The only cutback the store has undergone, Zager said, is to stop serving free coffee to customers, and this step was taken only because a coffee shop opened next door. In fact, the new café has spurred Zager to plan to increase her advertising efforts, taking advantage of the potential business brought by the new cafe next door. "We're rather excited about the coffee shop," she said.

She also plans to send booklovers' coupons to her top customers and hold discount drawings for in-store shoppers during February. In honor of Valentine's Day, customers will draw for red or silver Hershey's kisses. If they pull out a red kiss, they will receive a 20% discount; if they get a silver one, they'll receive 10% off their purchase.

Zager is also planning a "smashing" Harry Potter party in June, which will be held at a Victorian railroad depot with an extensive collective of antique locomotives and cars. At midnight, she said, the new Harry Potter books "will arrive on the back of a caboose," adding that only "the people who have made reservations will get invitations."

Zager said that store bestsellers include regional and book group titles. "It's a good time of year for book groups," she said. For example, one of the groups chose Karen Armstrong's A History of God: The 4,000 Year Quest of Judaism, Christianity and Islam (Ballantine, $15), which is now selling well.

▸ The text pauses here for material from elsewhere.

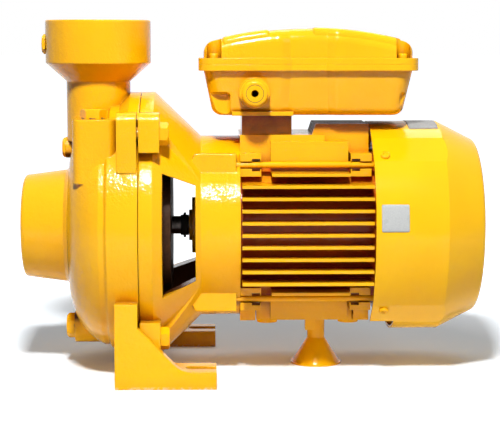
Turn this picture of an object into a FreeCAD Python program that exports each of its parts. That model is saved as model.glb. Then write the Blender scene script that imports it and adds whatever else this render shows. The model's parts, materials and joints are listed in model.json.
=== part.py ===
# Close-coupled centrifugal water pump: a cast volute casing on two feet, a
# lantern bracket, a finned motor with fan and cover, and a terminal box on top.
# Lengths are in millimetres. The shaft runs along X, suction towards -X.
# The origin is on the floor, under the middle of the overall length and width.
import FreeCAD, Part
import math
import os
from FreeCAD import Vector, Placement, Rotation

os.makedirs("parts", exist_ok=True)

# Stations are distances along the shaft from the joint face between casing and
# bracket: minus on the suction side, plus on the motor side.
shaft_height = 140.5
suction_face = -117.0
cover_rear = 330.0
outlet_height = 344.0

# Clearances used throughout
running_gap = 0.3
thread_gap = 0.1
slip_gap = 0.3

# Ports: 3 inch parallel pipe thread, bored to its minor diameter
port_bore = 42.46
port_depth = 34.0

# Suction nozzle and casing shell, outside
nozzle_radius = 51.0
nozzle_root_station = -75.0
nozzle_root_radius = 56.0
nozzle_edge = 4.0
outlet_edge = 1.5
flange_radius = 123.5
dome_front_station = -70.0
dome_front_radius = 62.0
dome_bulge_station = -58.5
dome_bulge_radius = flange_radius - 22.0
dome_shoulder_station = -37.0
dome_shoulder_radius = flange_radius - 4.5
band_start = -32.0
band_step = 2.5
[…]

Reflecting the tense mood in much of the country, many of her customers seem to want books that offer "information and solace," she said. For instance, she has been handselling lots of copies of A Book of Grace edited by Margie Preus and Ann Treacy (Sourcebooks, $12.95), a collection of prayers from many faith traditions. "[Since] it appeared on the cover of our newspaper," Zager said, "it seems to be really hitting a note with people who are struggling with current events. They want their children to be exposed to other faith traditions, [and many of them are] looking for something meaningful."

"I think that's why [Thomas L.] Friedman's books have been really popular," she continued, particularly Longitudes and Attitudes (FSG, $26)

Zager added that recent books that pay tribute to September 11 had not sold as well, probably because "the emotion is still too raw. It's difficult to spend 40 bucks on something that's painful."

The late Minnesota Senator Paul David Wellstone's Conscience of a Liberal (Random, $23.95) had also been selling well--and even had a waiting list.

Other titles that have been moving include:

  • Eric Schlosser's Fast Food Nation: The Dark Side of the All-American Meal (HarperCollins, $13.95)
  • Roger Allan MacDonald's and Roger Welsch's A Country Doctor's Casebook: Tales from the North Woods (Minnesota Historical Society, $19.95)
  • Louise Erdrich's Last Report on the Miracles at Little No Horse: A Novel (Perennial, $12.95)
  • Janis Amatuzio's Forever Ours (Midwest Forensic Pathology, P.A., $19.95), the story of a forensic pathologist in the Twin Cities and her experience with the survivors of deceased loved ones.
  • Ann Patchett's Bel Canto (Perennial, $13.95)
As for upcoming titles, Zager is enthusiastic about Mary Casanova's One-Dog Canoe (FSG, $16.50), which comes out in February. She predicts that it will be the "hot children's picture book for spring and summer."

Considering her store's relative success in the down economy, she said, "I'm cautiously optimistic. We can't retreat too much, [and] we have to be smart about how we spend."